# STATED GOAL:
Where a line in the listing below contains the word "bodies", copy that line.

# RAW DATA:

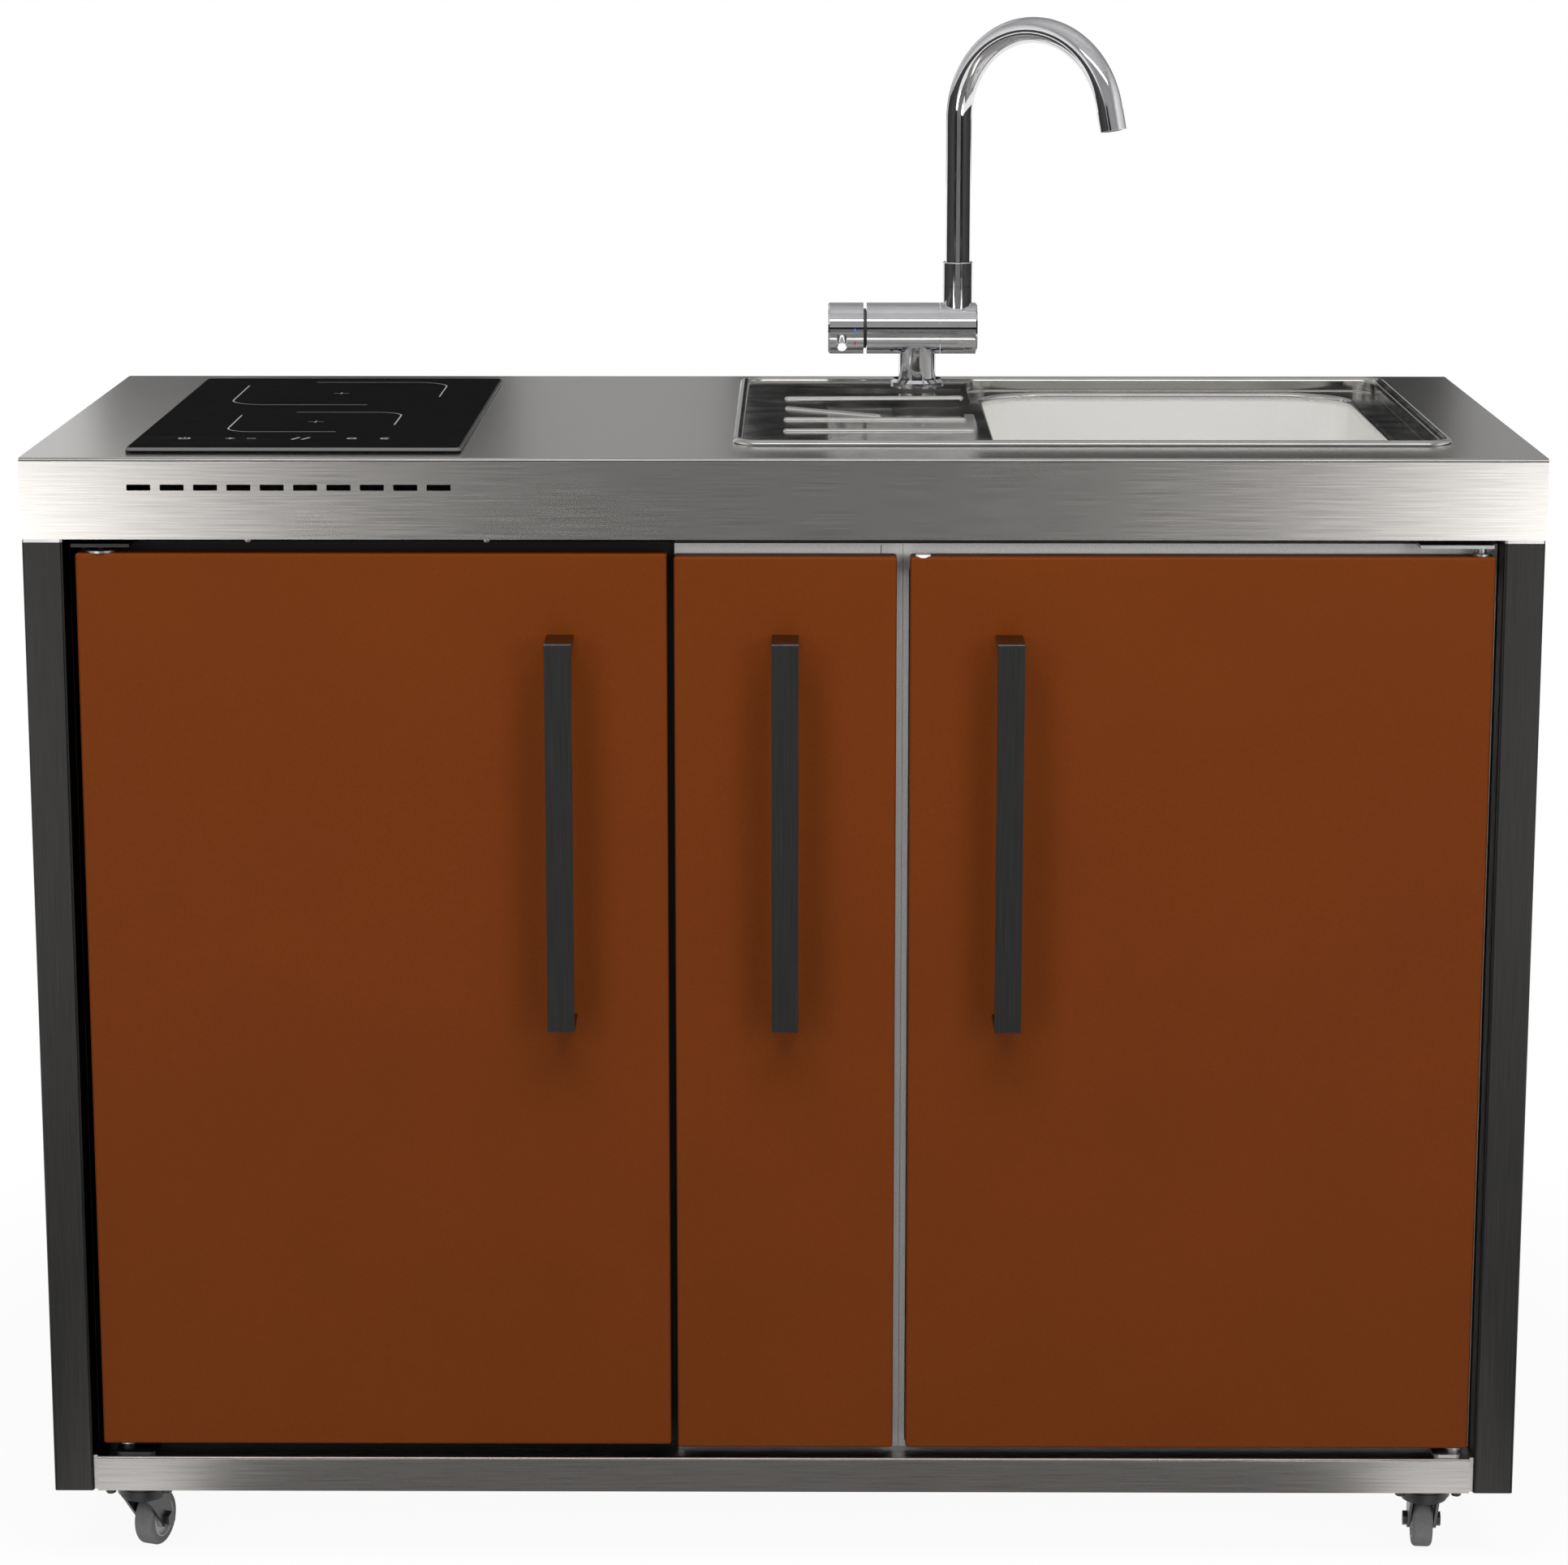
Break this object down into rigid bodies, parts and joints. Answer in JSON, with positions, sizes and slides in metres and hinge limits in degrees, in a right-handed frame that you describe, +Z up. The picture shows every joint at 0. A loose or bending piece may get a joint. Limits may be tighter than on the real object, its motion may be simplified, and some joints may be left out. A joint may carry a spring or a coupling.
{
  "type": "outdoor kitchen unit",
  "caption": "Mobile steel outdoor kitchen: induction hob, sink with folding tap, cold cabinet, narrow pull-out and sink cabinet with bar handles, on swivel casters.",
  "frame": {"origin": "on the floor under the centre of the outline, with the handles counted", "axes": "+X to the right as seen from the front, +Y to the back, +Z up"},
  "size_m": [1.3, 0.64, 1.356],
  "materials": {
    "brushed_worktop": "brushed along X",
    "brushed_tray": "brushed along X",
    "leg_steel": "dark, brushed upright",
    "bright_steel": "bright satin",
    "dark_sheet": "matt",
    "hob_glass": "black polished glass ceramic",
    "hob_steel": "galvanised",
    "sink_steel": "polished deck, satin bowl",
    "white_plastic": "smooth",
    "tap_chrome": "polished",
    "nut_brass": "machined",
    "cartridge_grey": "moulded",
    "case_black": "matt",
    "clear_plastic": "clear",
    "shelf_glass": "clear",
    "door_coat": "matt copper-brown powder coat",
    "gasket_grey": "matt",
    "handle_steel": "dark, brushed",
    "hinge_steel": "zinc",
    "cabinet_steel": "light grey",
    "caster_black": "satin",
    "wheel_rubber": "grey tyre on a light hub"
  },
  "bodies": {
    "frame": {"worktop": "brushed_worktop", "leg_plates": "bright_steel", "leg_fl": "leg_steel", "leg_fr": "leg_steel", "leg_bl": "leg_steel", "leg_br": "leg_steel", "tray": "brushed_tray", "side_panel_l": "dark_sheet", "side_panel_r": "dark_sheet", "back_panel": "dark_sheet", "hob_glass": "hob_glass", "hob_box": "hob_steel", "sink": "sink_steel", "strainer": "bright_steel", "waste": "white_plastic", "tap_body": "tap_chrome", "tap_nut": "nut_brass", "cold_case": "case_black", "cold_liner": "white_plastic", "cold_shelves": "shelf_glass", "cold_bin": "clear_plastic", "thermostat": "white_plastic", "hinge_l": "hinge_steel", "cabinet_m": "cabinet_steel", "runner_fixed": "hinge_steel", "cabinet_r": "cabinet_steel", "hinge_r": "hinge_steel", "caster_plates": "caster_black"},
    "cold_door": {"door_l": "door_coat", "door_l_inner": "white_plastic", "gasket": "gasket_grey", "door_racks": "clear_plastic", "handle_l": "handle_steel", "bushes_l": "hinge_steel"},
    "sink_door": {"door_r": "door_coat", "door_r_back": "dark_sheet", "handle_r": "handle_steel", "bushes_r": "hinge_steel", "buffer": "white_plastic"},
    "pull_out": {"front_m": "door_coat", "front_m_back": "dark_sheet", "pull_frame": "hinge_steel", "basket_low": "bright_steel", "basket_high": "bright_steel", "handle_m": "handle_steel", "runner_inner": "hinge_steel"},
    "pull_out_mid": {"runner_mid": "hinge_steel"},
    "cartridge": {"tap_cartridge": "cartridge_grey"},
    "lever": {"tap_handle": "tap_chrome"},
    "elbow": {"tap_elbow": "tap_chrome"},
    "spout": {"tap_spout": "tap_chrome"},
    "fork_fl": {"fork_fl": "caster_black"},
    "wheel_fl": {"wheel_fl": "wheel_rubber"},
    "fork_fr": {"fork_fr": "caster_black"},
    "wheel_fr": {"wheel_fr": "wheel_rubber"},
    "fork_bl": {"fork_bl": "caster_black"},
    "wheel_bl": {"wheel_bl": "wheel_rubber"},
    "fork_br": {"fork_br": "caster_black"},
    "wheel_br": {"wheel_br": "wheel_rubber"}
  },
  "joints": [
    {"name": "cold_door_hinge", "type": "hinge", "parent": "frame", "child": "cold_door", "pos_m": [-0.585, -0.262, 0.5], "axis": [0, 0, -1], "range_deg": [0, 110]},
    {"name": "sink_door_hinge", "type": "hinge", "parent": "frame", "child": "sink_door", "pos_m": [0.598, -0.264, 0.5], "axis": [0, 0, 1], "range_deg": [0, 100]},
    {"name": "pull_out_slide", "type": "slide", "parent": "frame", "child": "pull_out", "axis": [0, -1, 0], "range_m": [0, 0.4]},
    {"name": "pull_out_mid_slide", "type": "slide", "parent": "frame", "child": "pull_out_mid", "axis": [0, -1, 0], "range_m": [0, 0.2]},
    {"name": "tap_temperature", "type": "hinge", "parent": "frame", "child": "cartridge", "pos_m": [0.06, 0.24, 1.0568], "axis": [1, 0, 0], "range_deg": [-45, 45]},
    {"name": "tap_flow", "type": "hinge", "parent": "cartridge", "child": "lever", "pos_m": [0.0618, 0.24, 1.0568], "axis": [0, 0.309, -0.9511], "range_deg": [0, 6]},
    {"name": "tap_fold", "type": "hinge", "parent": "frame", "child": "elbow", "pos_m": [0.16, 0.24, 1.0568], "axis": [1, 0, 0], "range_deg": [0, 90]},
    {"name": "spout_swivel", "type": "hinge", "parent": "elbow", "child": "spout", "pos_m": [0.1657, 0.24, 1.106], "axis": [0, 0, 1], "range_deg": [-110, 75]},
    {"name": "swivel_fl", "type": "hinge", "parent": "frame", "child": "fork_fl", "pos_m": [-0.577, -0.24, 0.06], "axis": [0, 0, 1], "continuous": true},
    {"name": "roll_fl", "type": "hinge", "parent": "fork_fl", "child": "wheel_fl", "pos_m": [-0.57016, -0.22121, 0.025], "axis": [0.9397, -0.342, 0], "continuous": true},
    {"name": "swivel_fr", "type": "hinge", "parent": "frame", "child": "fork_fr", "pos_m": [0.577, -0.24, 0.06], "axis": [0, 0, 1], "continuous": true},
    {"name": "roll_fr", "type": "hinge", "parent": "fork_fr", "child": "wheel_fr", "pos_m": [0.5784, -0.22005, 0.025], "axis": [0.9976, -0.0698, 0], "continuous": true},
    {"name": "swivel_bl", "type": "hinge", "parent": "frame", "child": "fork_bl", "pos_m": [-0.577, 0.28, 0.06], "axis": [0, 0, 1], "continuous": true},
    {"name": "roll_bl", "type": "hinge", "parent": "fork_bl", "child": "wheel_bl", "pos_m": [-0.57016, 0.26121, 0.025], "axis": [-0.9397, -0.342, 0], "continuous": true},
    {"name": "swivel_br", "type": "hinge", "parent": "frame", "child": "fork_br", "pos_m": [0.577, 0.28, 0.06], "axis": [0, 0, 1], "continuous": true},
    {"name": "roll_br", "type": "hinge", "parent": "fork_br", "child": "wheel_br", "pos_m": [0.57353, 0.2603, 0.025], "axis": [-0.9848, 0.1736, 0], "continuous": true}
  ],
  "couplings": [
    {"joint": "pull_out_mid_slide", "follows": "pull_out_slide", "ratio": 0.5}
  ]
}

# RESPONSE BELOW:
Break this object down into rigid bodies, parts and joints. Answer in JSON, with positions, sizes and slides in metres and hinge limits in degrees, in a right-handed frame that you describe, +Z up. The picture shows every joint at 0. A loose or bending piece may get a joint. Limits may be tighter than on the real object, its motion may be simplified, and some joints may be left out. A joint may carry a spring or a coupling.
  "bodies": {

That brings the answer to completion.